Temporary sign permits are issued over the counter from the city for a fee of $20 per application, Tooker said. Annually, between 25 and 30 are issued, though Tooker estimated there are more than 1,000 temporary signs citywide.

“These banners are installed and often are never removed, creating blight in many cases and a competitive disadvantage to businesses who follow the regulations,” Tooker wrote in an email. “Part of the approach is simply informing businesses of the need to obtain a sign permit for the special event temporary signs.”

Code Enforcement Officer Jane Hamer said it’s hard to quantify how much time she spends combating illegal signage, but it’s a lot. She does regular sweeps of major thoroughfares and addresses issues as she’s going about other code enforcement work, Hamer said. Of the city’s two code enforcement officers, only Hamer is dedicated to the task full-time; the second officer’s time is split between code enforcement and other duties.

“We’re trying to prohibit blight,” Hamer said, explaining that when one person or business erects a sign, multiple others are quick to follow, polluting the visual landscape. “We’re trying to have a city that looks really good, that isn’t cluttered and doesn’t have signs everywhere. You go to some cities and you can barely find the front door of a business because it’s covered in so many signs. That’s not an image we want to project.”

Hamer and Tooker both said the city is not against businesses having signs and promoting themselves, but signs need to be erected in a way that abides by the municipal code. When meeting with businesses about the issue, the city said it offers suggestions on how to send a message, without breaking the law or overwhelming people with too much information.

“If you’re going to put a sign up on your property, whether it’s a free-standing monument sign, a sign on the building or a special-event banner, you have to go through the Planning Department and get a permit,” Hamer said. “We really want the business owners to know what the code is and we want them to save time and money.”

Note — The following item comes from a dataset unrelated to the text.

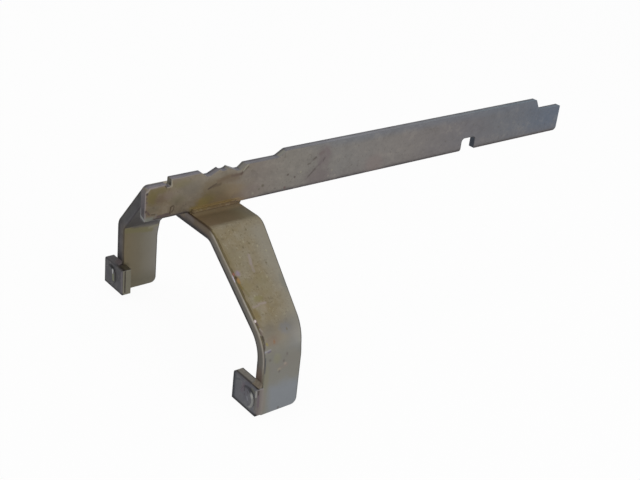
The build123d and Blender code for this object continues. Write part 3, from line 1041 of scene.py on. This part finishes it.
def pad_finish():
    """The pads' rubbed steel: a darker far pad, the faces and edges with their painted light and
    shade, the rings of painted highlight and shade, and the strokes.
    """
    finish = Finish("pad_steel")
    cloud = finish.noise(6.0, detail=4.0, rough=0.6, seed=41.0)
    colour = finish.along(cloud, PAD_CLOUD)
    coat = Coat(finish, colour, finish.noise(3.0, seed=43.0) * 0.3 + 0.3, metal=0.6)
    far = finish.y.ramp(-10.0, 10.0)
    near = 1.0 - far
    coat.lay(far, tone(54, 53, 56), 0.85)
    coat.mottle(2.0, 0.16, 45.0)
    pad_faces(finish, coat, near, far)
    pad_edges(finish, coat)
    # The boss rings are painted highlight and painted shade.
    for middle, band, side, colour, amount in BOSS_LIGHT_AND_SHADE_RINGS:
        ring = boss_ring(finish, middle, band, side) * finish.nx.ramp(0.0, -0.3)
        coat.lay(ring, colour, amount)
    for start, end, width, colour, amount in PAD_STROKES:
        coat.lay(finish.stroke(start, end, width, soft=0.5, ragged=0.7), colour, amount)
    return coat.finished()


pad_steel = pad_finish()
print("pad nodes:", len(pad_steel.node_tree.nodes))

# %% [markdown]
# The beads are browned by their own heat. The long ones run from brown to straw and back, and a
# painted highlight makes them lightest where they face straight up, making up for the shade there,
# so that they melt into the rail as the real ones do. The small ones at the pads are greyer.

# %% Dress the beads and hand out the finishes
BEAD_ALONG = {
    24: tone(100, 84, 61),
    29: tone(109, 92, 53),
    36: tone(100, 82, 52),
    46: tone(101, 82, 56),
    51: tone(95, 79, 62),
}


def bead_finish():
    """The weld's steel: heat tints along the roof's beads, with a painted highlight on their tops,
    and greyer beads at the pads.
    """
    finish = Finish("weld_steel")
    cloud = finish.noise(3.0, detail=4.0, rough=0.6, seed=51.0)
    colour = finish.along(finish.x + (cloud - 0.5) * 10.0, BEAD_ALONG)
    coat = Coat(finish, colour, finish.noise(1.5, seed=53.0) * 0.3 + 0.45, metal=0.25)
    coat.lay(finish.nz.band(0.3, 0.75, 0.15), tone(86, 70, 44), 0.35)
    # Painted highlight where the beads face straight up.
    coat.lay(finish.nz.ramp(0.85, 0.97), tone(156, 134, 88), 0.6)
    coat.lay(finish.z.ramp(0.6, 0.2), tone(98, 84, 62), 0.7)
    at_pads = finish.z.ramp(-30.0, -50.0)
    coat.lay(at_pads, tone(122, 112, 99), 0.9)
    coat.lay(at_pads * finish.y.ramp(-10.0, 10.0), tone(72, 64, 68), 0.9)
    coat.mottle(1.6, 0.2, 55.0)
    return coat.finished(relief=0.08)


def dress(nodes, material):
    """Gives CAD nodes one material."""
    for name in nodes:
        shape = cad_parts[name]
        shape.data.materials.clear()
        shape.data.materials.append(material)


dress(["shift_rail"], rail_zinc)
dress(["fork_strap"], strap_zinc)
dress(["near_pad", "far_pad"], pad_steel)
dress([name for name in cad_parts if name.endswith("_weld")], bead_finish())
print("faces:", {name: len(shape.data.polygons) for name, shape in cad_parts.items()})

# %% [markdown]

Hamer encouraged any business owners considering a temporary sign to first contact the city and find out the parameters of the ordinance, so they doesn’t buy a costly banner that soon has to be removed.

(10) comments


The Napa City Code Enforcement is just Discriminating against and going after Small Business and making things more difficult to own a business in Napa. Code Enforcement has not done anything about the Illegal signage all up and down Soscol Ave. Car Dealerships still have tons of Illegal signage out on Soscol and the City does nothing about that


I wouldn't mind a little control of signs, other then that don't have a problem with well placed neat looking signs. Maybe allow 1 free sign, after that you pay extra. I don't think our tourist really care about signs selling pizza or a tune up.

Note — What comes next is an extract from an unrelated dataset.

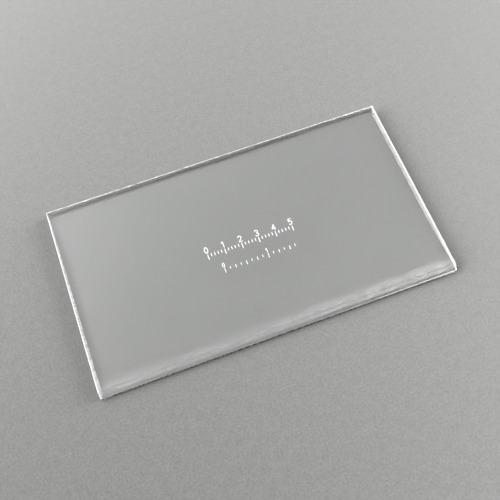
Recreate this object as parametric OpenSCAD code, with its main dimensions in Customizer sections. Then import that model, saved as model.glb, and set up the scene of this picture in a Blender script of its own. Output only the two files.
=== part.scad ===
// Icing smoother: one flat plate cut from clear acrylic sheet. One long edge is
// the working edge, with a bevel milled off its top side and a flat land left
// below the bevel. The other three edges are sawn square. The corner lines round
// the top and the underside are broken with a very small chamfer.
// +X runs along the working edge, +Y from the working edge to the back edge,
// +Z up. The origin is the middle of the underside.

/* [Plate] */
// Length of the plate along the working edge, in mm
plate_length = 203.2; // [100:0.1:400]
// Width of the plate from the working edge to the back edge, in mm
plate_width = 114.3; // [60:0.1:200]
// Thickness of the sheet, in mm
plate_thickness = 6; // [3:0.1:12]

/* [Working edge] */
// Width that the bevel takes off the top face, in mm
bevel_width = 3.4; // [0.5:0.1:10]
// Height of the flat land under the bevel, in mm
land_height = 2.6; // [0.6:0.1:2.6]

/* [Sawn edges] */
// Leg of the chamfer that breaks each sharp corner line, in mm
arris_leg = 0.15; // [0.05:0.05:0.3]

/* [Hidden] */

half_l = plate_length / 2;
half_w = plate_width / 2;
a = arris_leg;

// Section across the plate, as [y, z] points: the land and the bevel are at the left
section_points = [
    [-half_w + a, 0],
    [half_w - a, 0],
    [half_w, a],
    [half_w, plate_thickness - a],
    [half_w - a, plate_thickness],
    [-half_w + bevel_width, plate_thickness],
    [-half_w, land_height],
    [-half_w, a]
];

// Outline seen from the working edge, as [x, z] points
front_points = [
    [-half_l + a, 0],
    [half_l - a, 0],
    [half_l, a],
    [half_l, plate_thickness - a],
    [half_l - a, plate_thickness],
    [-half_l + a, plate_thickness],
    [-half_l, plate_thickness - a],
    [-half_l, a]
];

// The whole tool is one plate: what the two outlines have in common
module smoother_plate() {
    color([0.86, 0.89, 0.88, 0.35])
    intersection() {
        rotate([90, 0, 90])
            linear_extrude(height = plate_length, center = true)
                polygon(section_points);
        rotate([90, 0, 0])
            linear_extrude(height = plate_width + 2, center = true)
                polygon(front_points);
    }
}

smoother_plate();
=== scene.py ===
import math
import random

import bpy
from mathutils import Matrix, Vector
from mathutils.geometry import delaunay_2d_cdt


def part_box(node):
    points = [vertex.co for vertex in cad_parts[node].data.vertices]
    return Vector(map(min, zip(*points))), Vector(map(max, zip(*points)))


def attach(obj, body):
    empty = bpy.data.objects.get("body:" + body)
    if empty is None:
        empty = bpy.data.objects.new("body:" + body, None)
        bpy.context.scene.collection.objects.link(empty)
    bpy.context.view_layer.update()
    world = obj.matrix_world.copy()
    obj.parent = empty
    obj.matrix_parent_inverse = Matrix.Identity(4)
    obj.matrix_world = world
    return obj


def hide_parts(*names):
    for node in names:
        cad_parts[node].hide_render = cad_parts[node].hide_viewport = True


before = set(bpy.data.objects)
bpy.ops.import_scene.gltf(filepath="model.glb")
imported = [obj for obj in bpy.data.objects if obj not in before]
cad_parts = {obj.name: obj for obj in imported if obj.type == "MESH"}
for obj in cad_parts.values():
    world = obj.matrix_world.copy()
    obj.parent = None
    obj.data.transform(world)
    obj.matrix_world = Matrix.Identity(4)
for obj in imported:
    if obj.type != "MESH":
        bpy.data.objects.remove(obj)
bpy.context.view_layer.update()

MM = 0.001

# ---------------------------------------------------------------- sizes, in mm
low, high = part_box("smoother_plate")
LX = (high.x - low.x) / MM          # along the working edge
LY = (high.y - low.y) / MM          # working edge to back edge
TH = (high.z - low.z) / MM          # sheet
HX, HY = LX / 2, LY / 2
BEVEL_W = 3.4                       # what the bevel takes off the top face
LAND_H = 2.6                        # flat land left under the bevel
BEVEL_R = 0.15                      # softness of the line where the bevel meets the top face
ARRIS = 0.15                        # broken corner line
HAZE_AND_GLOW_W, HAZE_AND_GLOW = 5.4, 0.042            # how far the mill's haze and the painted glow reach behind the bevel, and their strength
MILLED_LOW, MILLED_HIGH = 0.0, 0.1    # white scatter of the bevel, at the land and at the top face; its rise up the bevel is painted light and shade
PITCH = 0.32                        # spacing of the columns that carry the tool marks
MIRROR = 0.12                       # how much of a clear face's mirror reflection is kept at low angles
CORNER_R = 0.25                     # the four upright corner lines, broken by hand

# ---------------------------------------------------------------- camera
cam_data = bpy.data.cameras.new("camera")
cam = bpy.data.objects.new("camera", cam_data)
bpy.context.scene.collection.objects.link(cam)
cam_data.sensor_fit = "HORIZONTAL"
cam_data.sensor_width = 36.0
cam_data.lens = 55.842
cam_data.clip_start = 0.01
cam_data.clip_end = 20
axes = ((0.938068, -0.345056, -0.031063), (-0.325282, -0.846339, -0.421784), (0.119248, 0.405766, -0.906164))
right, down, forward = (Vector(a).normalized() for a in axes)
turn = Matrix((right, -down, -forward)).transposed().to_4x4()
turn.translation = Vector((-0.051853, -0.18099, 0.395512))
cam.matrix_world = turn
bpy.context.scene.camera = cam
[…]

No mention of garage sale signs! Mr. Tooker previously stated that they were not fining people who put up and leave these ugly signs for the rest of us to view. Typical soft headed bureaucratic thinking! Let's pay a city employee to clean up after garage sale sign violators. Maybe city employees cannot figure out who put up the sign even though it has the address of the garage sale.

Old Time Napkin

I see several comments here about spending more time catching real criminals. That's the job of trained police officers. Code Enforcement people are not trained officers with the power of arrest. They only enforce municipal code violations and use citations to get people to court.
Frankly I'm glad they are doing something about illegal signs. What I didn't see in the article is the enforcement of illegal "garage sale " signs. I'm tired of seeing these signs attached to PGE/telephone poles and posted on other public property. Not only do they look bad the people never take them down after the sale. They contribute to the roadside trash when the wind comes along an blows them off the poles , etc. They also need to concentrate on the illegal street vendors who are at the intersections selling oranges, etc. .

Straight Talk

Glen Roy... your rants continue to be off message. It's both humorous and... a little sad.

Good job council and city staff. Improve our city, more guests, better for residents, more TOT and sales tax revenue, higher property values, level playing field for businesses.... yeah Glen Roy, that's just terrible! How could the city do such a horrible thing??? Why, next thing you know, they'll be planting trees and creating some kind of skate park for our kids!

Stop the madness!


Code enforcement is incompetence in the City...having recently dealt with both the county is FAR more competently managed...but that can be fixed too I suppose.
But let’s be real…this isn’t about destination appearance, this is about the destiny of their retirement benefits…out of cash have several departments are stuffed with staff with little to do so... finding people and businesses to fine is what these ‘public servants’ have in mind, and have been doing. The city’s share of the estimated trillion dollar underfunded public employee retire funds hangs over their heads so code enforcement was added to increase taxation through fines..too add net revenue…not for visitors, not to beautify Napa….to raise more in fines than their salaries and benefits.
It’s the way it works these days…think about all those in administrative positions knocking down better than $200 gran wondering what to do next…instead of reducing waste they'll increase it.


I hope you will grant non-profits leeway in both cost and duration of any temporary signs they need to hang. When traveling, I enjoy seeing banners for the local pancake breadfast supporting non-profit xyz, or signups for youth sports. It's one of the things that makes a town a real hometown. Heart shaped pizza, not so much!


Agreed... How about do something about the rampant drinking and drug use in down town...all around the Methodist about blight...


jackofalltrades agreed! This area of town is out of control. This is an issue that clearly needs to be addressed, for businesses right within the area, as well as those that simply drive down Third street. Once again Napa's priority list is upside down...


Signs? Really? Go after violent criminals!